Having served for more than a decade as commissioner of your school and public lands (which total more than 800,000 acres), I am very keen on this proposal and what it could mean to our state and our economy if legislated by Congress.

A vital component of business economics is marketing, and one of the strongest marketing strategies is to create a category in which you are first. While other states contain prairie grasslands, none has taken the bold step to make sure this unique type of land is fully and permanently protected from uses that would alter its character. South Dakota would be the first to call it wilderness and create a one-of-a-kind attraction for the entire nation, much different in appeal than coastal, wetland, desert, mountain or forest wilderness.

The state, counties, cities, chambers of commerce, and recreation and tourism entrepreneurs of all kinds would have a new attraction like no other to market.

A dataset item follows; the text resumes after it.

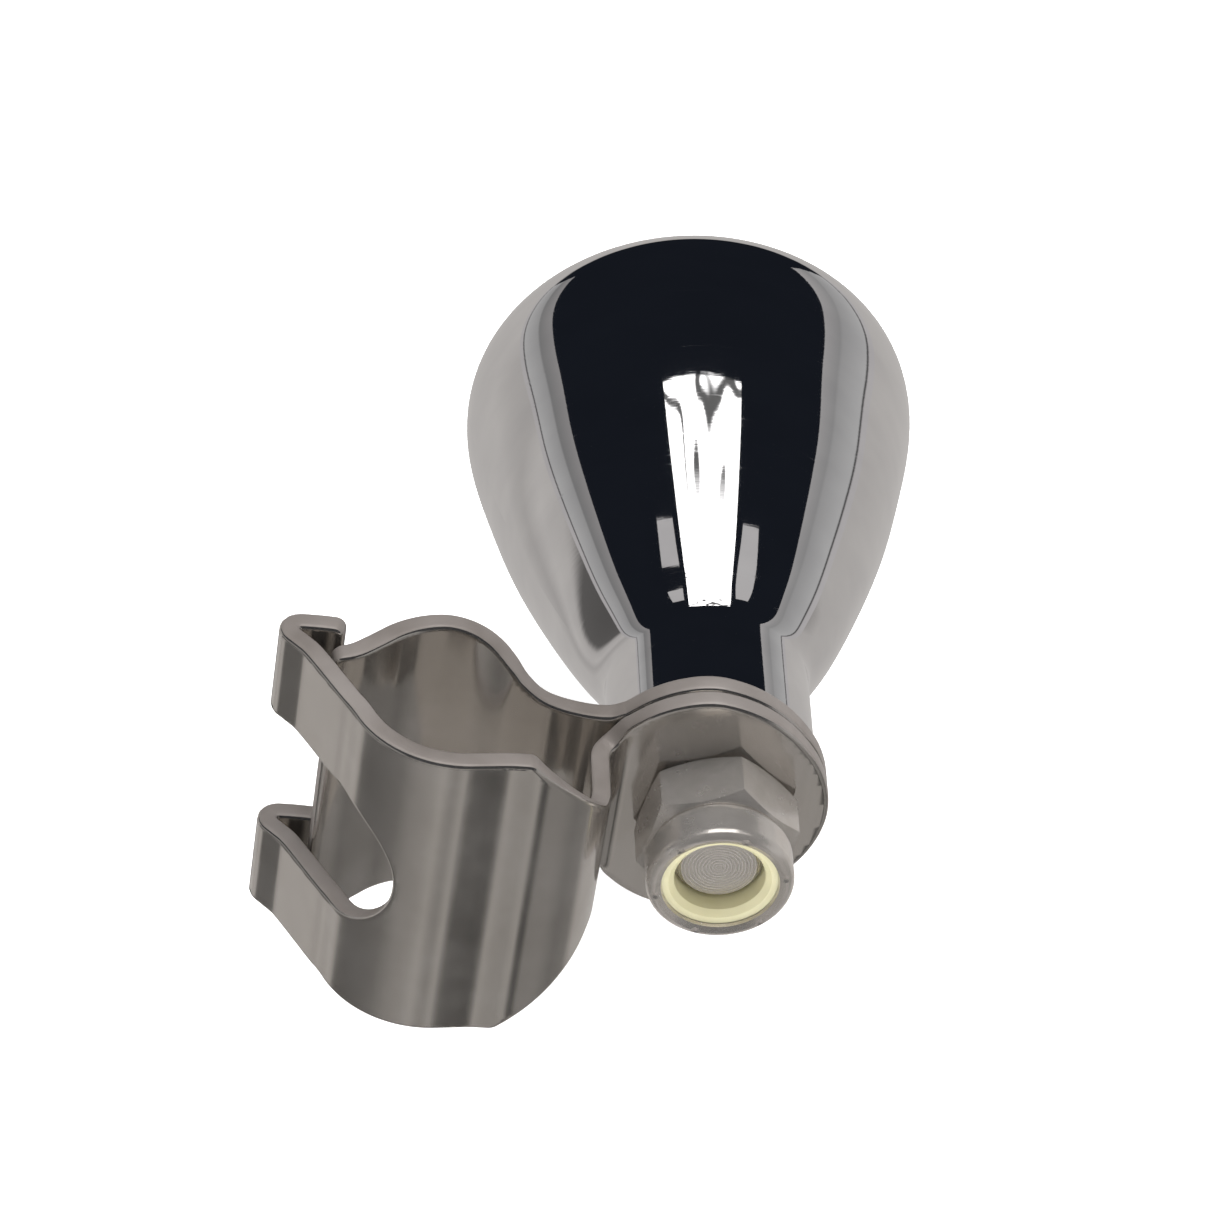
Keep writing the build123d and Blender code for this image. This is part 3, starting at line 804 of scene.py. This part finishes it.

Prairie grassland wilderness would clearly augment the existing draw of the Black Hills, Mount Rushmore, Crazy Horse, the Badlands, Prairie Pothole Region and Missouri River in South Dakota's refreshing, uncrowded simplicity. Even without descriptive marketing phrases, "prairie grassland wilderness" alone conjures images of peaceful solitude and a rich, natural landscape heritage.

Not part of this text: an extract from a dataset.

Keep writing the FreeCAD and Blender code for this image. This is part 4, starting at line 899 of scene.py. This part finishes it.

One group sure to appreciate such a wilderness is hunters, who spend $194 million in South Dakota each year. These proposed wilderness areas contain rich opportunities to pursue deer, antelope and upland game birds in quiet, wide-open space. Most hunters value nothing more than solitude for a high-quality hunting experience, free of intrusive motorized noise and sightings of many other hunters, even from a distance. Prairie grassland wilderness would offer prime conditions for hunters. Outfitters would benefit by being able to provide a primitive environment for their clients.

Wildland economic research has shown that employment, income and population growth occurs near designated wilderness areas. The higher-quality lifestyle amenity factor of wilderness attracts businesses and residents and is considered an economic dividend.

A basic principle applied to this dividend is that a resource's value increases as its supply diminishes. Increased scarcity means increased value. Remote, rugged and undeveloped wild places are gifts of nature that cannot be reproduced.

However, our pioneers over a century ago unwittingly believed the prairie was so interminably vast it could be used according to any and all wants and needs without ever diminishing into scarcity. To them it seemed infinite. Today we know that is not the case. What's left can still be plowed under, chopped up, roaded, mined and drilled.

These activities are appropriate in the right places; but expanses of undisturbed, rolling grassland as a permanent commodity depend on our having the foresight to secure a few portions of it intact, now.

"What a country chooses to save is what a country chooses to say about itself," said Mollie Beatty, former U.S. Fish and Wildlife Service director.

The same is true for states. South Dakotans right now have the opportunity to say something about ourselves and our state's legacy, creating economic opportunity at the same time. Let's do it while the opportunity still exists.